After the Second Air Force game, which was in Boise, the Missionary team rode the rails back to Walla Walla, where they had to walk from the train station back to campus.
"I'll never forget it," Dorman said. "It was 4 or 5 a.m. and we players had to pack our gear from the railroad station up to Whitman. I think it must've been a mile or so, but it was a long ways with all that gear on our shoulders and all of us whipped bad, anyhow. It was a long, hard walk."
Dorman lasted just one season at Whitman before calculus ended his career.
"My grade level wasn't bad until I took calculus," he said. "Calculus and football didn't go well together. I had to get through cadet training, taking calculus and playing football at the same time.
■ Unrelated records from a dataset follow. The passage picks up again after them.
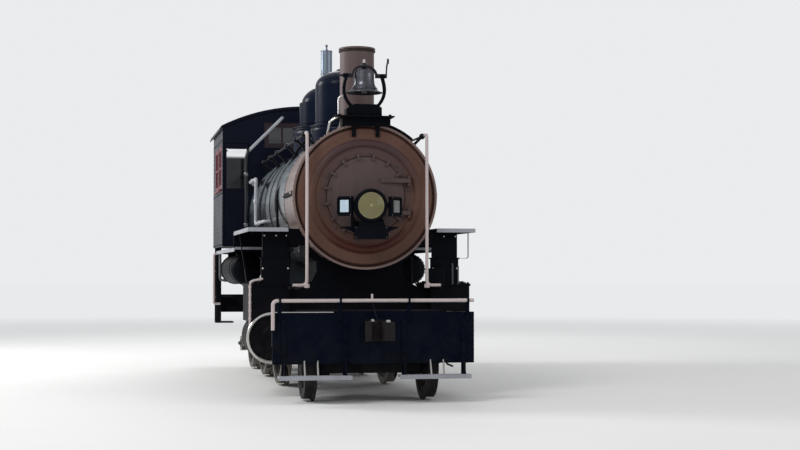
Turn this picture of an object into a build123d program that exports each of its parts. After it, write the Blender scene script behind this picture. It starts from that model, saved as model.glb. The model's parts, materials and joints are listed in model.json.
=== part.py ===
"""Steam locomotive with a leading two-wheel truck and six coupled wheels, built piece by piece.

All lengths are millimetres. x points right as seen from the front, y runs back from the front face
of the smokebox, z goes up from the rail head. At the end every piece is moved so that the origin is
in the middle of the engine's length and width, at the bottom of the wheel flanges.
"""
import os
from math import atan2, cos, degrees, pi, radians, sin, sqrt

from build123d import *

# Running gear
back_to_back = 1360          # between the inner faces of a pair of tyres
tyre_width = 140
flange_depth = 28
flange_width = 30
tyre_thickness = 69
driver_radius = 724          # at the tread
pony_radius = 380
pony_axle_radius = 75
driver_places = {"1": 2550, "2": 4450, "3": 6350}
pony_place = -150
axle_radius = 100
hub_radius = 150
crank_radius = 330
crankpin_radius = 55
main_pin_radius = 60
spoke_count = 14
running_clearance = 0.1
left_crank_deg = -135        # seen from the right hand side of the engine, from straight back
right_crank_deg = -45

# Rods and cylinders
cylinder_x = 1130
cylinder_z = 730
cylinder_radius = 300
cylinder_length = 990
side_rod_inner = 848
side_rod_thickness = 70
main_rod_length = 2550
main_rod_thickness = 90
rod_eye_radius = 105
piston_rod_reach = 280       # from the cylinder's back face to the crosshead pin at its front end
cylinder_back = driver_places["2"] - main_rod_length - crank_radius - piston_rod_reach
cylinder_front = cylinder_back - cylinder_length
guide_gap = 260              # between the upper and the lower guide bar
guide_back = cylinder_back + 1130

# Frame
frame_inner = 495
frame_thickness = 110
frame_top = 1070
rail_height = 110
frame_bottom = 440
beam_front = -640
beam_thickness = 100
beam_half_width = 1235
beam_bottom = 670
rear_beam_front = 7350
rear_beam_thickness = 130

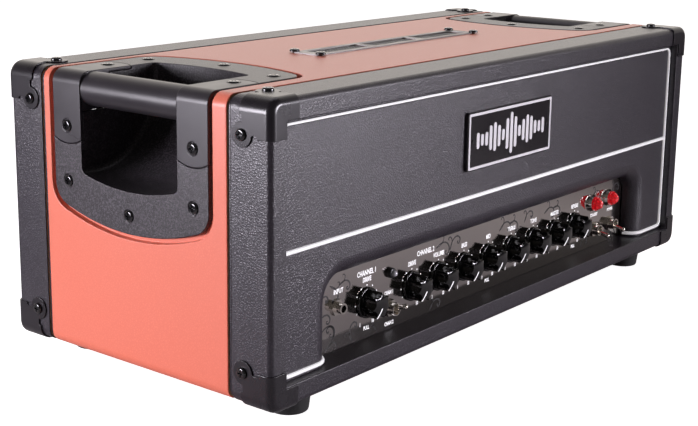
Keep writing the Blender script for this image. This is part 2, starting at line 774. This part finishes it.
def make_world():
    """A surround that is bright low down behind the object and dark elsewhere, and plain white to the eye."""
    world = bpy.data.worlds.new("studio")
    scene.world = world
    world.use_nodes = True
    tree = world.node_tree
    background = tree.nodes["Background"]
    way = tree.nodes.new("ShaderNodeTexCoord").outputs["Generated"]
    seen = tree.nodes.new("ShaderNodeLightPath").outputs["Is Camera Ray"]

    def lobe(direction, start, end, low, high):
        """A level that runs from low to high as rays come nearer to a direction."""
        dot = tree.nodes.new("ShaderNodeVectorMath")
        dot.operation = "DOT_PRODUCT"
        dot.inputs[1].default_value = Vector(direction).normalized()
        tree.links.new(way, dot.inputs[0])
        level = tree.nodes.new("ShaderNodeMapRange")
        level.interpolation_type = "SMOOTHSTEP"
        for socket, value in zip(RANGE_SOCKETS, (start, end, low, high)):
            level.inputs[socket].default_value = value
        tree.links.new(dot.outputs["Value"], level.inputs["Value"])
        return level.outputs["Result"]

    def for_the_eye(kind, bright, target):
        """Sends a target one value for the camera, and gives back the socket for all other rays."""
        mix = tree.nodes.new("ShaderNodeMix")
        mix.data_type = kind
        tree.links.new(seen, mix.inputs["Factor"])
        mix.inputs["B"].default_value = bright
        tree.links.new(mix.outputs["Result"], target)
        return mix.inputs["A"]

    times = tree.nodes.new("ShaderNodeMath")
    times.operation = "MULTIPLY"
    tree.links.new(lobe((0.78, 0.62, 0.0), 0.25, 0.9, 0.10, 1.45), times.inputs[0])
    tree.links.new(lobe((0.0, 0.0, 1.0), 0.35, 0.95, 1.0, 0.45), times.inputs[1])
    tree.links.new(times.outputs["Value"], for_the_eye("FLOAT", 1.0, background.inputs["Strength"]))
    for_the_eye("RGBA", WHITE, background.inputs["Color"]).default_value = SURROUND_COLOUR


def make_studio():
    """Floor and surround, low boxes for the front and the left end, one overhead, and a fill for the rear."""
    make_floor()
    make_world()
    near_corner, middle, rear = (-0.36, -0.12, 0.15), (0, 0, 0.14), (0, 0.12, 0.12)
    right_lamp = softbox("box_right", (0.85, -1.95, 0.34), near_corner, 0.9, 0.5, 5.0, 56)
    softbox("box_left", (-1.85, 0.85, 0.34), near_corner, 0.7, 0.5, 15, 110)
    softbox("box_top", (0.5, 0.6, 2.4), middle, 1.8, 1.4, 8.5)
    rear_lamp = softbox("box_rear", (-0.2, 2.3, 0.55), rear, 1.2, 0.6, 6, 110)
    rear_lamp.visible_glossy = False
    keep_dark(right_lamp, nodes["control_panel"])
    scene.view_settings.view_transform = "Standard"


def make_camera():
    """The view from the left of the front, a little above the top."""
    yaw, pitch, roll = radians(-50.97), radians(-12.84), radians(0.68)
    forward = Vector((sin(-yaw) * cos(pitch), cos(yaw) * cos(pitch), sin(pitch)))
    right = forward.cross(Vector((0, 0, 1))).normalized()
    up = right.cross(forward)
    right, up = cos(roll) * right + sin(roll) * up, cos(roll) * up - sin(roll) * right
    place = (-1.08189, -0.81513, 0.42896)
    camera = bpy.data.cameras.new("camera")
    camera.sensor_width = 36
    camera.lens = 70.59
    camera.shift_x, camera.shift_y = 0.01395, -0.03996
    camera.clip_start = 0.05
    holder = bpy.data.objects.new("camera", camera)
    rows = [(right[i], up[i], -forward[i]) for i in range(3)]
    holder.matrix_world = Matrix.Translation(place) @ Matrix(rows).to_4x4()
    scene.collection.objects.link(holder)
    scene.camera = holder


finish_cad_nodes()
make_cabinet()
make_handles()
make_knobs()
make_labels()
make_scrollwork()
make_studio()
make_camera()
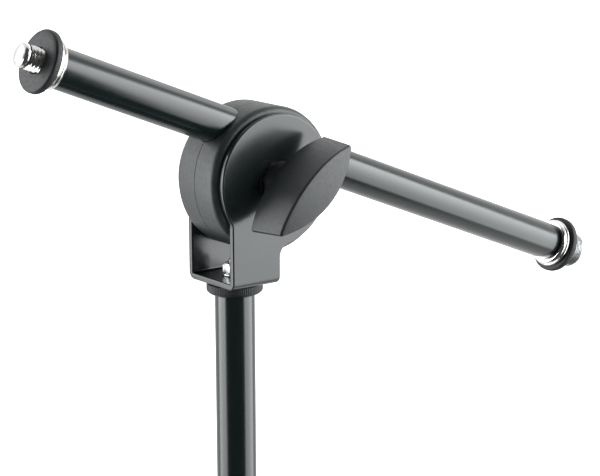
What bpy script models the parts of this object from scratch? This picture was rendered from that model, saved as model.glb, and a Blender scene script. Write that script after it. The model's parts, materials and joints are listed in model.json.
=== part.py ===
"""Boom microphone stand: a round cast base, a telescoping column, a tilting clamp head and a short boom.

Metres, +Z up. The origin is the middle of the base's underside, on the column's axis. The boom swings in
the XZ plane, with its microphone end towards -X, and the wing knob faces -Y.
"""

from math import acos, atan2, cos, pi, radians, sin, sqrt

import bmesh
import bpy
from mathutils import Matrix

# Clearances between neighbouring pieces, and the breaks on their edges.
GAP = 0.0003
SLIP = 0.00015
FINE_EDGE = 0.0006
SOFT_EDGE = 0.0012
OVERRUN = 0.001

# Head: where the tilt axis lies, and the web of the clamp between the bolt and the boom.
SWIVEL_HEIGHT = 0.360
SWIVEL_OFFSET = 0.01023
BOOM_TILT = radians(21.85)
CLAMP_WEB = 0.0021

# Boom.
BOOM_RADIUS = 0.008
BOOM_WALL = 0.001
MIC_REACH = 0.1032
REAR_REACH = 0.1680

# Threaded ends of the boom: 3/8 inch studs, and a 5/8 inch adapter on the rear one.
STUD_RADIUS = 0.00476
STUD_LENGTH = 0.0154
STUD_CHAMFER = 0.0009
FLANGE_THICKNESS = 0.0042
FLANGE_LIP = 0.0024
FLANGE_GROOVE_DEPTH = 0.0010
FLANGE_EDGE = 0.0005
PLUG_DEPTH = 0.016
LOCK_RING_RIM = 0.00415
LOCK_RING_THICKNESS = 0.0030
LOCK_RING_RISE = 0.0003
ADAPTER_RADIUS = 0.0078
ADAPTER_LENGTH = 0.0090
ADAPTER_SLOT = 0.0016

# Sheet-metal bracket.
SHEET = 0.0025
BRACKET_WIDTH = 0.0303
BRACKET_HEAD_ROOM = 0.01227
BRACKET_BEND = 0.0032
CHEEK_RADIUS = 0.02637
CHEEK_NECK = 0.02307
NECK_FILLET = 0.005
BOLT_RADIUS = 0.004
BOLT_HEAD_RADIUS = 0.009
BOLT_HEAD_HEIGHT = 0.0036

# Moulded clamp halves and their friction washers.
CLAMP_RADIUS = 0.0290
CLAMP_EDGE = 0.0026
CLAMP_SPLIT = 0.0006
FRICTION_RADIUS = 0.019
FRICTION_THICKNESS = 0.0008

# Wing knob. The shares are of the knob's depth: how far the bolt, its bore and the insert reach in.
KNOB_LENGTH = 0.0472
KNOB_WIDTH = 0.0144
KNOB_DEPTH = 0.0193
KNOB_CROWN = 0.0030
KNOB_DRAFT = 0.0009
KNOB_TIP = 0.0018
KNOB_TIP_ROUND = 0.0005
KNOB_ANGLE = radians(42.0)
HUB_RADIUS = 0.0082
HUB_DEPTH = 0.0055
HUB_ROOT = 0.003
KNOB_WASHER = 0.0010
INSERT_WALL = 0.0015
INSERT_SHARE = 0.40
BOLT_SHARE = 0.62
BORE_SHARE = 0.66

# Column.
ROD_RADIUS = 0.008
ROD_WALL = 0.00125
ROD_LENGTH = 0.1886
ROD_SHOWN = 0.08263
SOCKET_PLAY = 0.0006
SOCKET_WALL = 0.0014
GUIDE_DEPTH = 0.012
GUIDE_FLANGE = 0.003
SHOULDER_STEP = 0.0015
HEAD_RING_RIM = 0.00325
HEAD_RING_HEIGHT = 0.0045
FIXING_RADIUS = 0.0025
FIXING_NUT_WIDTH = 0.008
FIXING_NUT_HEIGHT = 0.0040
FIXING_WASHER_RADIUS = 0.0048
FIXING_WASHER = 0.0006
FIXING_TIP = 0.0020

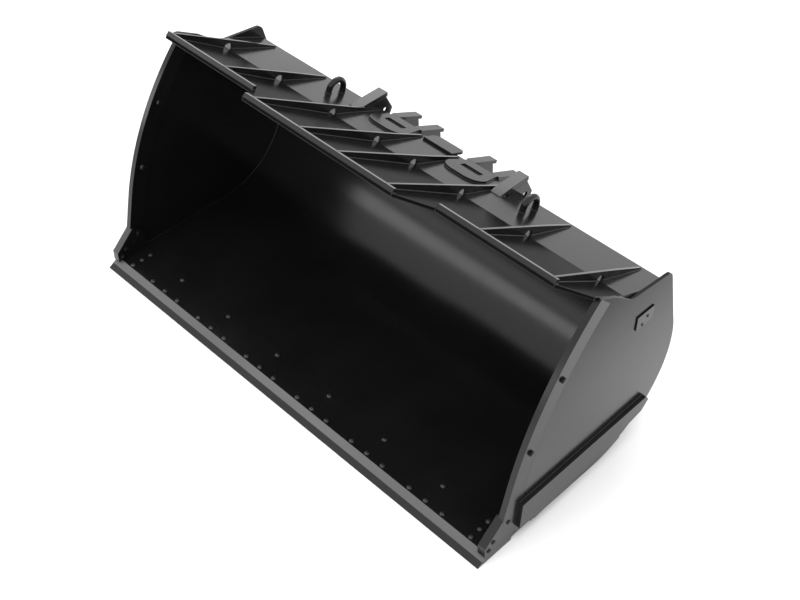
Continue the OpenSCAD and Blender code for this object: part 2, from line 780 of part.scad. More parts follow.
wrapper();
base_edge();
cutting_edge(-half_w, -edge_seam_x);  // cutting_edge_left
cutting_edge(-edge_seam_x, edge_seam_x);  // cutting_edge_centre
cutting_edge(edge_seam_x, half_w);  // cutting_edge_right
side_plate(-1);  // side_plate_left
side_plate(1);  // side_plate_right
side_bar(-1);  // side_bar_left
side_bar(1);  // side_bar_right
lip_bar(-side_lip_end, -side_lip_x, side_reach);  // lip_bar_left
lip_bar(-lip_half, lip_half, lip_reach);  // lip_bar_middle
lip_bar(side_lip_x, side_lip_end, side_reach);  // lip_bar_right
gusset(0);  // gusset_1
gusset(1);  // gusset_2
gusset(2);  // gusset_3
gusset(3);  // gusset_4
gusset(4);  // gusset_5
gusset(5);  // gusset_6
gusset(6);  // gusset_7
gusset(7);  // gusset_8
rear_top_plate();
back_plate();
hook_plate(hook_xs[0]);  // hook_plate_1
hook_plate(hook_xs[1]);  // hook_plate_2
hook_plate(hook_xs[2]);  // hook_plate_3
hook_plate(hook_xs[3]);  // hook_plate_4
hook_cap(hook_xs[0]);  // hook_cap_1
hook_cap(hook_xs[1]);  // hook_cap_2
hook_cap(hook_xs[2]);  // hook_cap_3
hook_cap(hook_xs[3]);  // hook_cap_4
leaf_plate(-1);  // leaf_plate_left
leaf_plate(1);  // leaf_plate_right
centre_tongue();
bumper(-1);  // bumper_left
bumper(1);  // bumper_right
bumper_web(-1);  // bumper_web_left
bumper_web(1);  // bumper_web_right
lifting_eye(-1);  // lifting_eye_left
lifting_eye(1);  // lifting_eye_right
corner_guard(-1);  // corner_guard_left
corner_guard(1);  // corner_guard_right
side_wear_plate(-1);  // side_wear_plate_left
side_wear_plate(1);  // side_wear_plate_right
bottom_wear_plate(0);  // bottom_wear_plate_left
bottom_wear_plate(1);  // bottom_wear_plate_centre
bottom_wear_plate(2);  // bottom_wear_plate_right
side_cover();
edge_bolts();
edge_nuts();
side_bar_bolts();
side_bar_nuts();
guard_bolts();
guard_nuts();
cover_bolts();
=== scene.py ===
"""General purpose bucket: finishes, bolts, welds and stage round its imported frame.

Laid out as an add-on and run as a script. All lengths are in metres, in the frame of the CAD part:
X runs across, Y runs back from the cutting edge and Z runs up.
"""
import math

import bmesh
import bpy
from bpy.props import FloatProperty, FloatVectorProperty, PointerProperty
from bpy.types import Operator, Panel, PropertyGroup
from mathutils import Matrix, Vector
from mathutils.bvhtree import BVHTree


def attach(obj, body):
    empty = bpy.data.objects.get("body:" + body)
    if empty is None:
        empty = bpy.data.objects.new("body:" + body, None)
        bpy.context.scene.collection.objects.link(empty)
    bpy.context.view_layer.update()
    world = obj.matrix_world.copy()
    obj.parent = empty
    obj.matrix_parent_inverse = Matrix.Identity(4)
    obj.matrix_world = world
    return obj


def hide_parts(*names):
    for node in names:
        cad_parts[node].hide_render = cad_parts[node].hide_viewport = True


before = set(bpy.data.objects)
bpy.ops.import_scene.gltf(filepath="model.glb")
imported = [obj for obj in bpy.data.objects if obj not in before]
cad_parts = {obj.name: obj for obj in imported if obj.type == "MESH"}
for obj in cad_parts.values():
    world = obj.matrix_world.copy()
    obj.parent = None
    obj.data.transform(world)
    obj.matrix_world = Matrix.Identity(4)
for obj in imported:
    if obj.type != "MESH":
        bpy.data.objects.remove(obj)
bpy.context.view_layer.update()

bl_info = {
    "name": "General purpose bucket",
    "version": (1, 0, 0),
    "blender": (4, 5, 0),
    "location": "3D View > Sidebar > Bucket",
    "description": "Finishes, bolts, welds and stage for the bucket of a wheel loader",
    "category": "Object",
}

BODY = "root"

SIDES = ("left", "right")
THIRDS = ("left", "centre", "right")
LIP_BARS = [f"lip_bar_{place}" for place in ("left", "middle", "right")]
GUSSETS = [f"gusset_{i}" for i in range(1, 9)]
HOOKS = [f"hook_plate_{i}" for i in range(1, 5)]
CAPS = [f"hook_cap_{i}" for i in range(1, 5)]
SIDE_PLATES = [f"side_plate_{side}" for side in SIDES]


def both_sides(*pieces):
    return [f"{piece}_{side}" for piece in pieces for side in SIDES]


# Nodes that are plates, with the finish of their faces and edges, their slot,
# and the share of the usual width by which their edges are broken
PLATES = [
    (["wrapper"], "sheet", "body_edge", "body_paint", 1.0),
    (["base_edge", "rear_top_plate", "back_plate", "centre_tongue", "side_cover"],
     "body", "body_edge", "body_paint", 1.0),
    (SIDE_PLATES, "side", "body_edge", "body_paint", 1.0),
    (both_sides("side_bar", "leaf_plate", "bumper", "bumper_web"),
     "body", "body_edge", "body_paint", 1.0),
    ([*LIP_BARS, *GUSSETS, *HOOKS, *CAPS], "body", "body_edge", "body_paint", 1.0),
    ([*both_sides("corner_guard", "side_wear_plate"),
      *[f"bottom_wear_plate_{place}" for place in THIRDS]],
     "wear", "wear_edge", "wear_paint", 1.0),
    ([f"cutting_edge_{place}" for place in THIRDS], "edge", "edge_edge", "edge_steel", 0.5),
    (both_sides("lifting_eye"), "body", "body_edge", "body_paint", 1.0),
]

# What is welded to what, each foot first
WELDED = [
    *[(gusset, base) for gusset in GUSSETS for base in ("wrapper", "rear_top_plate")],
    *[(bar, "wrapper") for bar in LIP_BARS],
    *[(hook, base) for hook in HOOKS for base in ("back_plate", "wrapper")],
    *zip(HOOKS, CAPS),
    *[(cap, "rear_top_plate") for cap in CAPS],
    *[(piece, "rear_top_plate") for piece in both_sides("bumper", "leaf_plate", "lifting_eye")],
    *[(f"bumper_web_{side}", base) for side in SIDES for base in ("back_plate", f"bumper_{side}")],
    *[(f"side_wear_plate_{side}", f"side_plate_{side}") for side in SIDES],
    *[(piece, plate) for plate in SIDE_PLATES
      for piece in ("wrapper", "rear_top_plate", "back_plate")],
    *[("base_edge", bar) for bar in both_sides("side_bar")],
    ("centre_tongue", "back_plate"),
    ("back_plate", "wrapper"),
    ("base_edge", "wrapper"),
]

# Corners of a CAD mesh that are nearer than this are one corner
MERGE = 2e-5

# Tone of the surround by the upward share of the direction, from straight down to straight up
SKY = [(-1.0, 0.12), (-0.12, 0.12), (-0.04, 0.75), (0.1, 0.95), (1.0, 1.0)]


class BucketFinish(PropertyGroup):
    body_colour: FloatVectorProperty(
        name="Body paint", description="Colour of the painted plates", subtype="COLOR",
        size=3, min=0, max=1, default=(0.0055, 0.0055, 0.0058))
    edge_colour: FloatVectorProperty(
        name="Edge paint", description="Colour of the bolted cutting edge", subtype="COLOR",
        size=3, min=0, max=1, default=(0.009, 0.009, 0.0095))
    bevel_colour: FloatVectorProperty(
        name="Ground bevel", description="Colour of the base edge's ground bevel",
        subtype="COLOR", size=3, min=0, max=1, default=(0.11, 0.11, 0.112))
    bolt_colour: FloatVectorProperty(
        name="Bolt steel", description="Colour of the bolt heads and nuts", subtype="COLOR",
        size=3, min=0, max=1, default=(0.065, 0.065, 0.068))
    paint_roughness: FloatProperty(
        name="Paint roughness", description="Roughness of the satin paint", subtype="FACTOR",
        min=0, max=1, default=0.2)
    wear: FloatProperty(
        name="Edge wear", description="How far the paint on the plates' edges is polished",
        subtype="FACTOR", min=0, max=1, default=0.2)


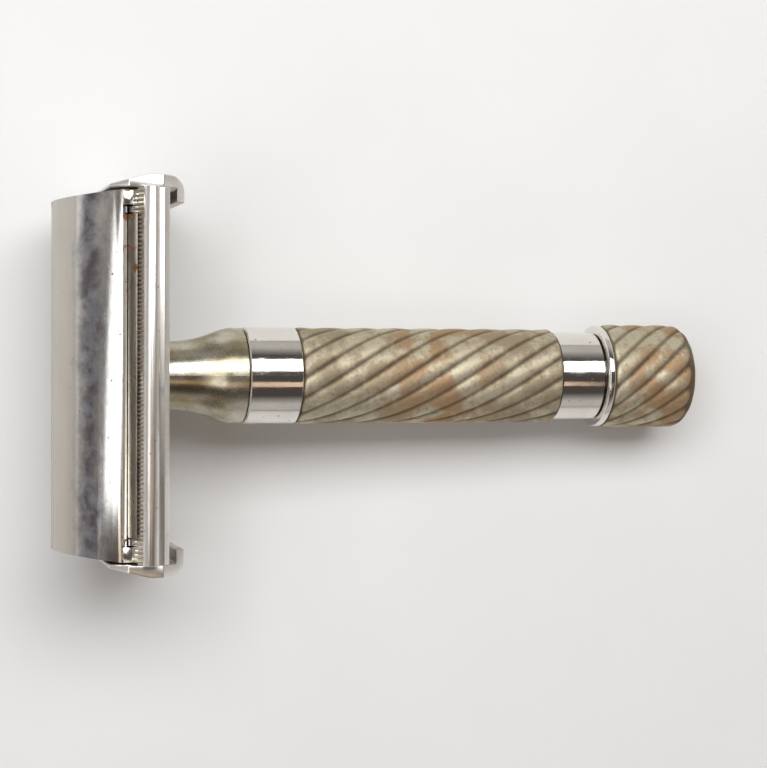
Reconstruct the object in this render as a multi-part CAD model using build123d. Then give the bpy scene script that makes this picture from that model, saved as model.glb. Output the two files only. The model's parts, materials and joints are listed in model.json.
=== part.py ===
"""Twist-to-open double-edge safety razor, lying on a table on one side of its head and on its knob.

Every piece is drawn upright first: +Z runs up the handle from the knob's end face to the crown of the
doors, +X runs across the blade and +Y along its cutting edges.  Heights within the head are measured
from the datum, which is the plane of the doors' lower edges.  At the end all pieces are laid down
together, so that +X runs from head to knob, +Y along the head and +Z up, with the origin under the
middle of the razor.
Turning the knob drives the stem up; the stem lifts the carriage and the two doors swing open on it.
"""

import math
import os

from build123d import *

# Lengths along the handle, from the knob's end face up
KNOB_LENGTH = 12.2
LOWER_COLLAR_LENGTH = 5.9
BARREL_LENGTH = 33.1
UPPER_COLLAR_LENGTH = 6.5
NECK_LENGTH = 10.55
HEAD_DEPTH = 5.35         # guard's underside to the datum
DOOR_HEIGHT = 7.0         # datum to the crown

# Handle diameters, given as radii
KNOB_RADIUS = 6.55
KNOB_END_ROUNDING = 2.0
KNOB_BORE = 5.3           # radius inside the cup
KNOB_FLOOR = 1.8
KNOB_BEAD = 0.9           # height of the bright bead at its mouth
LOWER_COLLAR_RADIUS = 5.55
BARREL_RADIUS = 5.9
UPPER_COLLAR_RADIUS = 5.9
NECK_WIDE_RADIUS = 5.8
NECK_NARROW_RADIUS = 4.1
CORE_RADIUS = 4.0
CORE_BORE = 3.1
STEM_RADIUS = 1.6
STEM_HOLE = 1.68

# Blade, to the standard double-edge size
BLADE_WIDTH = 22.0        # flat
BLADE_LENGTH = 42.8
CUTTING_LENGTH = 37.3
TAB_WIDTH = 13.0
BLADE_THICKNESS = 0.1
BLADE_CROWN = 0.95        # its middle, clamped, over the datum
BLADE_EDGE = -1.5         # its cutting edges
BENT_HALF_WIDTH = 10.6    # half its width across the bend
BLADE_GAP = 0.05          # clearance to what lies above and below it

# Head
HEAD_LENGTH = 46.4
END_PLATE = 1.5
CURL_WALL = 1.0
CURL_LENGTH = 3.1
BEAD_RADIUS = 0.93        # safety bar
BEAD_X = 12.0
BEAD_HEIGHT = -3.05
FLOOR = 0.8
DOOR_WALL = 1.0
DOOR_HALF_LENGTH = 21.45
SEAM_HALF_GAP = 0.06
SEAM_NOTCH = 1.2
END_LEAN = 0.85           # the crown's ends stand back from the doors' lower edges
PIVOT_X = 8.6
PIVOT_HEIGHT = -2.2
PIN_RADIUS = 0.6
RUNNING_GAP = 0.05

# Motion
STEM_TRAVEL = 3.0
KNOB_TURN = 540.0
DOOR_SWING = 78.0
KEY_Z = 43.0              # cross pin that stops the stem from turning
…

I enjoyed football, and I didn't enjoy calculus, so I flunked out shortly after the last football game."
Football didn't flatter the V-12 program, either.
"I didn't plan on playing football, but when I did play, that finished up my career as an officer, and a gentleman," he said, chuckling again. "I was trying to be both, and I failed miserably."
After Whitman, Dorman graduated from Washington State College (now Washington State University) in 1950, then returned home to Lacrosse, where he married and raised four children on a wheat farm.
Now retired, Dorman lives in an assisted care community in Pullman. Two of his children are wheat farming in Lacrosse, Gary Dorman teaches in Touchet and his lone daughter is a teacher in Sprague.
He's also suffered knee injuries, and has had three knee replacement surgeries.
"I'm not sure they're all due to football, but I just wasn't big enough and took an awful whopping," he said. "But I wouldn't have traded those memories for anything. It's some of my best times."